Whatever its reduced revenues and margins, the Globe today maintains a staff of about 300 journalists, down from a height of 370 five years ago, but, Crawley says, holding steady.

Going native: The Globe launched its content marketing business in 2007 – mainly for print-oriented solutions. As native advertising has become au courant, the Globe custom content group has pivoted to it. Strikingly though, it’s a business for elite businesses only.

“Unlike the New York Times, which in my view, has taken on too many clients, “ says Crawley, “we’ve kept a fairly select group of advertisers that we want to deal with because it has to be a good story, there has to be a good story worth reading….. We want to create stuff that people will want to read. Not crap, not junk.

“Some of the people who would like to do content advertising, honestly, there’s not a story that can be easily told. I think that’s the problem the New York Times is finding. Time spent and engagement metrics are not as good as they were. Average it out, not everybody is as interesting as GE.”
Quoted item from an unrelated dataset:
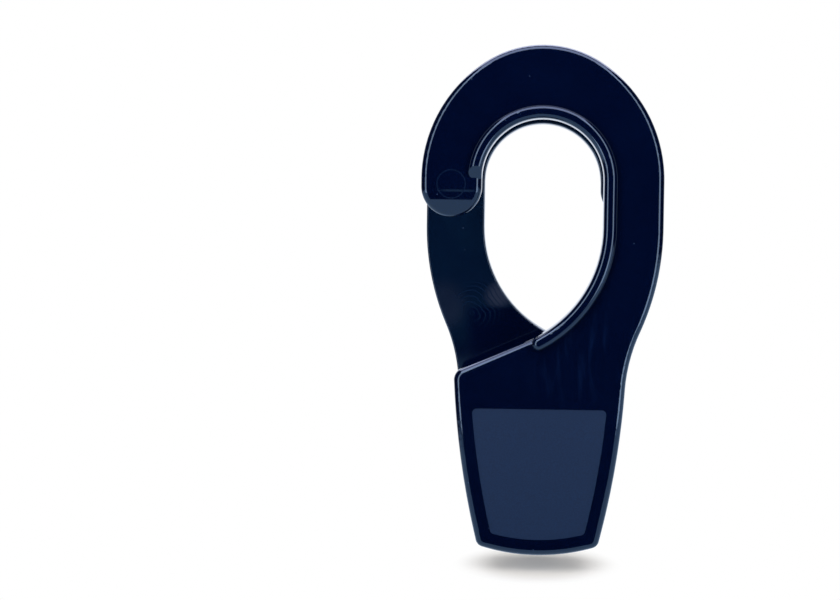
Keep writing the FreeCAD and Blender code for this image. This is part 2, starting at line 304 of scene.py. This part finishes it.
# Sparse specks of dust, each a small dull dot.
speck_colour = (0.018, 0.032, 0.07, 1.0)
dust = nodes.new("ShaderNodeTexVoronoi")
dust.inputs["Scale"].default_value = 260.0
links.new(place, dust.inputs["Vector"])
dust_draw = nodes.new("ShaderNodeSeparateColor")
links.new(dust.outputs["Color"], dust_draw.inputs["Color"])
speck = ramp(nodes, links, dust.outputs["Distance"], 0.03, 0.075, 1.0, 0.0)
drawn = ramp(nodes, links, dust_draw.outputs["Red"], 0.6, 0.7)
speck = reckon(nodes, links, "MULTIPLY", speck, drawn)
colour = tinted(nodes, links, speck, colour, speck_colour)
links.new(colour, gloss_shader.inputs["Base Color"])

# The skin is duller on the ring and on the specks.
ring_dullness = 0.15
speck_dullness = 0.3
skin = ramp(nodes, links, flow, 0.3, 0.75, 0.035, 0.075)
skin = reckon(nodes, links, "ADD", skin, reckon(nodes, links, "MULTIPLY", ring, ring_dullness))
skin = reckon(nodes, links, "ADD", skin, reckon(nodes, links, "MULTIPLY", speck, speck_dullness))
links.new(skin, gloss_shader.inputs["Roughness"])

disc_step = 0.0003
disc_depth = 0.35
flow_relief = 0.25
disc = ramp(nodes, links, from_ring, -disc_step, disc_step, 0.0, disc_depth)
relief = reckon(nodes, links, "MULTIPLY", flow, flow_relief)
relief = reckon(nodes, links, "ADD", relief, reckon(nodes, links, "MULTIPLY", disc, outside))
bump = nodes.new("ShaderNodeBump")
bump.inputs["Strength"].default_value = 0.35
bump.inputs["Distance"].default_value = 0.00008
links.new(relief, bump.inputs["Height"])
links.new(bump.outputs["Normal"], gloss_shader.inputs["Normal"])


# Matt panels. The same nylon where the mould is spark-eroded: a fine even grain
# of pits, which scatters the light and looks paler than the gloss round it.
matt_base = (0.0009, 0.0103, 0.0415, 1.0)
matt_roughness = 0.5
pit_colour = (0.0006, 0.0078, 0.0335, 1.0)
peak_colour = (0.0012, 0.0128, 0.0495, 1.0)
matt, nodes, links, matt_shader = navy_plastic("navy_spark_eroded", matt_base, matt_roughness)
matt_shader.inputs["Specular IOR Level"].default_value = 0.4
place = nodes.new("ShaderNodeTexCoord").outputs["Object"]
grain = noise(nodes, links, place, scale=2200.0, detail=3.0)
speckle = ramp(nodes, links, grain, 0.3, 0.7)
speckle = tinted(nodes, links, speckle, pit_colour, peak_colour)
links.new(speckle, matt_shader.inputs["Base Color"])
pits = nodes.new("ShaderNodeBump")
pits.inputs["Strength"].default_value = 0.5
pits.inputs["Distance"].default_value = 0.00004
links.new(grain, pits.inputs["Height"])
links.new(pits.outputs["Normal"], matt_shader.inputs["Normal"])

hanger.data.materials.append(gloss)
hanger.data.materials.append(matt)

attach(hanger, "root")
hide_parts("hanger")


# Floor. A white table top a little below the hanging foot, which catches its
# shadow and runs into the white studio behind. It is a trace warm, so that the
# shadow looks grey under lamps that are a trace blue.
floor_gap = 0.0058
floor_reach = 3.0
table_colour = (0.81, 0.72, 0.6, 1.0)
table_roughness = 0.9
table_glow = 0.27
shadow_squeeze = (0.85, 0.75, 0.0)
shadow_inner = 0.011
shadow_outer = 0.025

floor_mesh = bpy.data.meshes.new("table_top")
table = bmesh.new()
bmesh.ops.create_grid(table, x_segments=1, y_segments=1, size=floor_reach)
bmesh.ops.translate(table, verts=table.verts, vec=(0, 0, cad_low.z - floor_gap))
table.to_mesh(floor_mesh)
table.free()
floor = bpy.data.objects.new("table_top", floor_mesh)
bpy.context.scene.collection.objects.link(floor)
floor.visible_glossy = False

white = bpy.data.materials.new("table_white")
white.use_nodes = True
nodes, links = white.node_tree.nodes, white.node_tree.links
white_shader = nodes["Principled BSDF"]
white_shader.inputs["Base Color"].default_value = table_colour
white_shader.inputs["Roughness"].default_value = table_roughness
white_shader.inputs["Specular IOR Level"].default_value = 0.0
glow = nodes.new("ShaderNodeEmission")
glow.inputs["Strength"].default_value = table_glow
both = nodes.new("ShaderNodeAddShader")
links.new(white_shader.outputs["BSDF"], both.inputs[0])
links.new(glow.outputs["Emission"], both.inputs[1])

# The camera sees the shadow in an oval under the foot, and plain white beyond it.
squeeze = nodes.new("ShaderNodeMapping")
squeeze.inputs["Scale"].default_value = shadow_squeeze
links.new(nodes.new("ShaderNodeTexCoord").outputs["Object"], squeeze.inputs["Vector"])
distance = nodes.new("ShaderNodeVectorMath")
distance.operation = "LENGTH"
links.new(squeeze.outputs["Vector"], distance.inputs[0])
beyond = ramp(nodes, links, distance.outputs["Value"], shadow_inner, shadow_outer)
backdrop = nodes.new("ShaderNodeEmission")
backdrop.inputs["Strength"].default_value = 1.0
away = nodes.new("ShaderNodeMixShader")
links.new(beyond, away.inputs["Fac"])
links.new(both.outputs["Shader"], away.inputs[1])
links.new(backdrop.outputs["Emission"], away.inputs[2])
seen = nodes.new("ShaderNodeMixShader")
links.new(nodes.new("ShaderNodeLightPath").outputs["Is Camera Ray"], seen.inputs["Fac"])
links.new(white_shader.outputs["BSDF"], seen.inputs[1])
links.new(away.outputs["Shader"], seen.inputs[2])
links.new(seen.outputs["Shader"], nodes["Material Output"].inputs["Surface"])
floor_mesh.materials.append(white)


# Studio. A dim room with a white wall behind the object and bright ground round it. Two
# softboxes hang overhead with a narrow gap between them, each with a blue card. One more
# stands on each side of the camera, and a small strip lamp is below the camera.
room_colour = (0.8, 0.87, 1.0, 1.0)
room_light = 0.01
ground_colour = (0.5, 0.71, 1.0, 1.0)
ground_light = 1.19

world = bpy.data.worlds.new("studio")
world.use_nodes = True
bpy.context.scene.world = world
nodes, links = world.node_tree.nodes, world.node_tree.links
heading = nodes.new("ShaderNodeSeparateXYZ")
links.new(nodes.new("ShaderNodeTexCoord").outputs["Generated"], heading.inputs["Vector"])
light_path = nodes.new("ShaderNodeLightPath")

# The wall is what the gloss sees behind the object.
room = nodes["Background"]
room.inputs["Color"].default_value = room_colour
wall = ramp(nodes, links, heading.outputs["Y"], 0.5, 0.8)
wall = reckon(nodes, links, "MULTIPLY", wall, light_path.outputs["Is Glossy Ray"])
links.new(reckon(nodes, links, "ADD", wall, room_light), room.inputs["Strength"])

# The ground ends lower in front of and behind the object than at its two sides, where
# its edge is softer too.
front_edge = -0.486
left_edge = -0.23
right_edge = -0.1
front_blur = 0.015
side_blur = 0.07
ground = nodes.new("ShaderNodeBackground")
ground.inputs["Color"].default_value = ground_colour
ground.inputs["Strength"].default_value = ground_light
sideways = reckon(nodes, links, "ABSOLUTE", heading.outputs["X"])
side_edge = ramp(nodes, links, heading.outputs["X"], -0.1, 0.1, left_edge, right_edge)
to_side = ramp(nodes, links, sideways, 0.1, 0.5)
ground_edge = reckon(nodes, links, "SUBTRACT", side_edge, front_edge)
ground_edge = reckon(nodes, links, "MULTIPLY", ground_edge, to_side)
ground_edge = reckon(nodes, links, "ADD", ground_edge, front_edge)
below_edge = reckon(nodes, links, "SUBTRACT", ground_edge, heading.outputs["Z"])
edge_blur = ramp(nodes, links, sideways, 0.1, 0.5, front_blur, side_blur)
below_edge = reckon(nodes, links, "DIVIDE", below_edge, edge_blur)
studio = nodes.new("ShaderNodeMixShader")
links.new(ramp(nodes, links, below_edge, 0.0, 1.0), studio.inputs["Fac"])
links.new(room.outputs["Background"], studio.inputs[1])
links.new(ground.outputs["Background"], studio.inputs[2])

# The camera sees plain white.
backdrop = nodes.new("ShaderNodeBackground")
backdrop.inputs["Color"].default_value = (1.0, 1.0, 1.0, 1.0)
backdrop.inputs["Strength"].default_value = 1.0
seen = nodes.new("ShaderNodeMixShader")
links.new(light_path.outputs["Is Camera Ray"], seen.inputs["Fac"])
links.new(studio.outputs["Shader"], seen.inputs[1])
links.new(backdrop.outputs["Background"], seen.inputs[2])
links.new(seen.outputs["Shader"], nodes["World Output"].inputs["Surface"])


def softbox(name, place, aim, width, depth, power, tint, card=False):
    """Area lamp. A card shows in the gloss only and adds nothing to the colours."""
    lamp = bpy.data.lights.new(name, "AREA")
    lamp.color = tint
    lamp.shape = "RECTANGLE"
    lamp.size = width
    lamp.size_y = depth
    lamp.energy = power
    holder = bpy.data.objects.new(name, lamp)
    holder.location = place
    holder.rotation_euler = (Vector(aim) - Vector(place)).to_track_quat("-Z", "Y").to_euler()
    holder.visible_camera = False
    holder.visible_diffuse = not card
    bpy.context.scene.collection.objects.link(holder)


daylight = (0.88, 0.92, 1.0)
card_blue = (0.67, 0.65, 1.0)
window_blue = (0.76, 0.84, 1.0)
strip_blue = (0.4, 0.7, 1.0)
overhead_aim = (0.0, 0.0, -0.04)
softbox("softbox_front", (0.0, -0.52, 1.05), overhead_aim, 1.6, 0.9, 7.5, daylight)
softbox("softbox_back", (0.0, 0.58, 1.0), overhead_aim, 1.6, 0.9, 7.5, daylight)
softbox("card_front", (0.0, -0.51, 1.03), overhead_aim, 1.6, 0.88, 14.0, card_blue, card=True)
softbox("card_back", (0.0, 0.57, 0.98), overhead_aim, 1.6, 0.88, 14.0, card_blue, card=True)
for name, x in (("softbox_left", -0.331), ("softbox_right", 0.331)):
    softbox(name, (x, -0.439, 0.13), (0.0, 0.0, 0.13), 0.235, 0.69, 2.2, window_blue)
softbox("strip_front", (-0.0442, -0.329, -0.085), (-0.028, -0.02, -0.004),
        0.0165, 0.019, 0.00055, strip_blue)


# Camera, at the photograph's distance and height. The frame's centre lies left
# of the object and a little below the camera's own level.
photo_width = 840
photo_centre = Vector((420.0, 300.0))
axis_column = 541.6
horizon_row = 211.1
pixels_per_radian = 1668.0
sensor_width = 36.0
camera_depth = 0.552
camera_level = -0.0104
camera_roll = math.radians(0.9)
shift_down = 0.045

axis_row = photo_centre.y - shift_down * photo_width
pitch = math.atan((axis_row - horizon_row) / pixels_per_radian)
camera_data = bpy.data.cameras.new("camera")
camera_data.sensor_width = sensor_width
camera_data.lens = pixels_per_radian * sensor_width / photo_width
camera_data.shift_x = -(axis_column - photo_centre.x) / photo_width
camera_data.shift_y = -shift_down
camera = bpy.data.objects.new("camera", camera_data)
camera.matrix_world = (
    Matrix.Translation((0.0, cad_low.y - camera_depth, camera_level))
    @ Matrix.Rotation(math.radians(90) - pitch, 4, "X")
    @ Matrix.Rotation(camera_roll, 4, "Z")
)
bpy.context.scene.collection.objects.link(camera)
bpy.context.scene.camera = camera
bpy.context.scene.view_settings.view_transform = "Standard"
Consequently, today, the Globe serves fewer than 10 content marketing customers. Clients have include HSBC, Toyota, Ford and Cisco.

The Globe’s experience points to wider questions of the new native. Advertisers like it, readers click on it and, for publishers, it can be a great business.

“We’re doing margins in our custom content business that we don’t see in any other part of our business, 30% percent margin,” says Crawley.

Given those results and those storytelling requirements, how much can native grow for the Globe and its content marketing-selling publisher peers?

Next up: The Events Business: In addition to the restyled advertising and circulation businesses, Crawley says the Globe will launch an events business next year. It will add still another small, but growing revenue source – all to offset those print ad losses. It’s the same small ball that smarter publishers now invest in. Phillip Crawley puts it in a way familiar to his peers, “It’s a lot of moving parts.